Aim of the exercise: Write out the complete material exactly as it stands.

Given material:
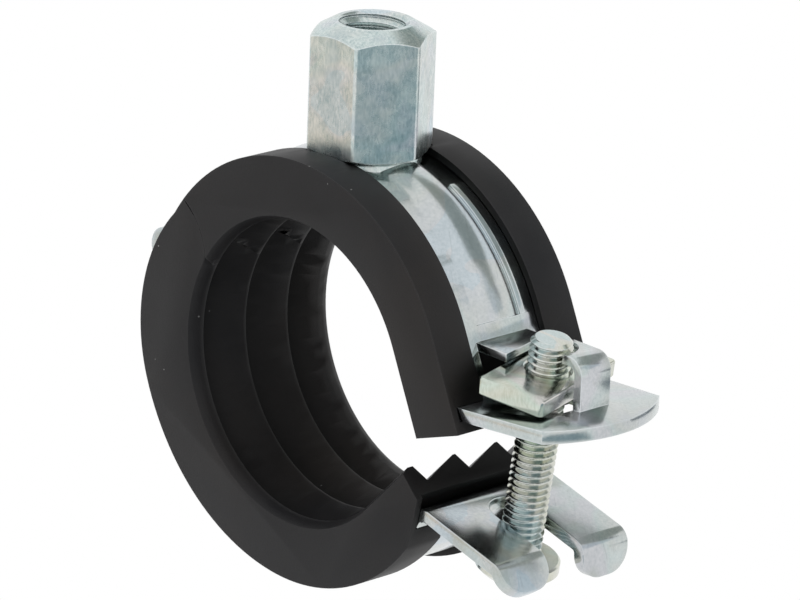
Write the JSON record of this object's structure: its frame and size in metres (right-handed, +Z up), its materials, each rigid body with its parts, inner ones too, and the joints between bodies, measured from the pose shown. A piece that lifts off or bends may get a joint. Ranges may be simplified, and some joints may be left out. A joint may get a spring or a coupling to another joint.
{
  "type": "rubber lined pipe clamp",
  "caption": "Hinged two-part steel pipe clamp with ribbed rubber lining, welded hanger nut on top and a swing screw closure.",
  "frame": {"origin": "on the pipe's axis, at the middle of the clamp's width", "axes": "+Y along the pipe, +Z up through the welded hanger nut, +X towards the screw closure; the hinge is on -X"},
  "size_m": [0.0692, 0.0218, 0.0657],
  "materials": {
    "zinc_strip": "zinc plated sheet, satin to bright",
    "zinc_nut": "zinc plated, bluish, fine drawn grain",
    "zinc_fastener": "zinc plated, bright",
    "lining_rubber": "matt black rubber"
  },
  "bodies": {
    "root": {"upper_band": "zinc_strip", "upper_liner": "lining_rubber", "connection_nut": "zinc_nut"},
    "lower_half": {"lower_band": "zinc_strip", "lower_liner": "lining_rubber"},
    "plate": {"nut_plate": "zinc_fastener"},
    "screw": {"closing_screw": "zinc_fastener"}
  },
  "joints": [
    {"name": "half_hinge", "type": "hinge", "parent": "root", "child": "lower_half", "pos_m": [-0.0239, 0, 0.0087], "axis": [0, 1, 0], "range_deg": [-5.5, 50]},
    {"name": "plate_swing", "type": "hinge", "parent": "root", "child": "plate", "pos_m": [0.03046, 0, 0.00595], "axis": [0, 1, 0], "range_deg": [-2.5, 0]},
    {"name": "screw_travel", "type": "slide", "parent": "plate", "child": "screw", "axis": [-0.1392, 0, -0.9903], "range_m": [-0.00644, 0.0577]}
  ],
  "couplings": [
    {"joint": "screw_travel", "follows": "half_hinge", "m_per_rad": 0.066}
  ]
}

Exercise response:
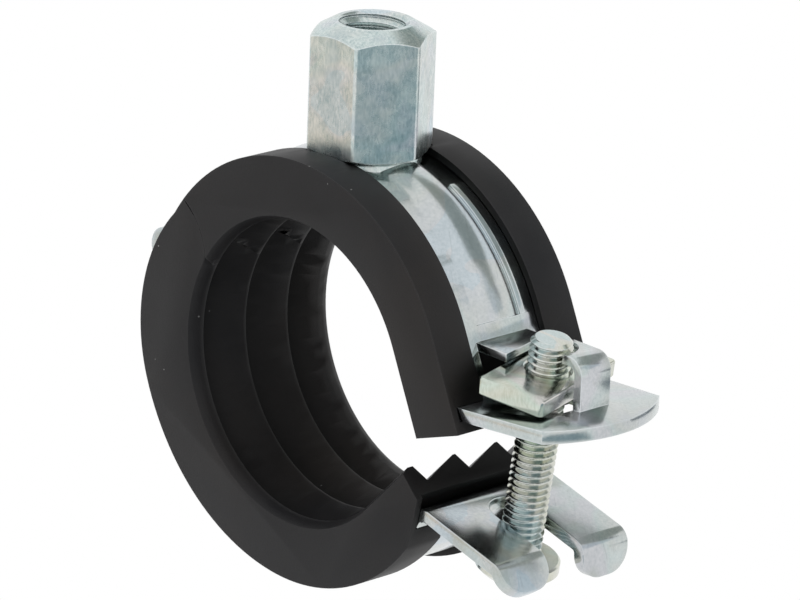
Write the JSON record of this object's structure: its frame and size in metres (right-handed, +Z up), its materials, each rigid body with its parts, inner ones too, and the joints between bodies, measured from the pose shown. A piece that lifts off or bends may get a joint. Ranges may be simplified, and some joints may be left out. A joint may get a spring or a coupling to another joint.
{
  "type": "rubber lined pipe clamp",
  "caption": "Hinged two-part steel pipe clamp with ribbed rubber lining, welded hanger nut on top and a swing screw closure.",
  "frame": {"origin": "on the pipe's axis, at the middle of the clamp's width", "axes": "+Y along the pipe, +Z up through the welded hanger nut, +X towards the screw closure; the hinge is on -X"},
  "size_m": [0.0692, 0.0218, 0.0657],
  "materials": {
    "zinc_strip": "zinc plated sheet, satin to bright",
    "zinc_nut": "zinc plated, bluish, fine drawn grain",
    "zinc_fastener": "zinc plated, bright",
    "lining_rubber": "matt black rubber"
  },
  "bodies": {
    "root": {"upper_band": "zinc_strip", "upper_liner": "lining_rubber", "connection_nut": "zinc_nut"},
    "lower_half": {"lower_band": "zinc_strip", "lower_liner": "lining_rubber"},
    "plate": {"nut_plate": "zinc_fastener"},
    "screw": {"closing_screw": "zinc_fastener"}
  },
  "joints": [
    {"name": "half_hinge", "type": "hinge", "parent": "root", "child": "lower_half", "pos_m": [-0.0239, 0, 0.0087], "axis": [0, 1, 0], "range_deg": [-5.5, 50]},
    {"name": "plate_swing", "type": "hinge", "parent": "root", "child": "plate", "pos_m": [0.03046, 0, 0.00595], "axis": [0, 1, 0], "range_deg": [-2.5, 0]},
    {"name": "screw_travel", "type": "slide", "parent": "plate", "child": "screw", "axis": [-0.1392, 0, -0.9903], "range_m": [-0.00644, 0.0577]}
  ],
  "couplings": [
    {"joint": "screw_travel", "follows": "half_hinge", "m_per_rad": 0.066}
  ]
}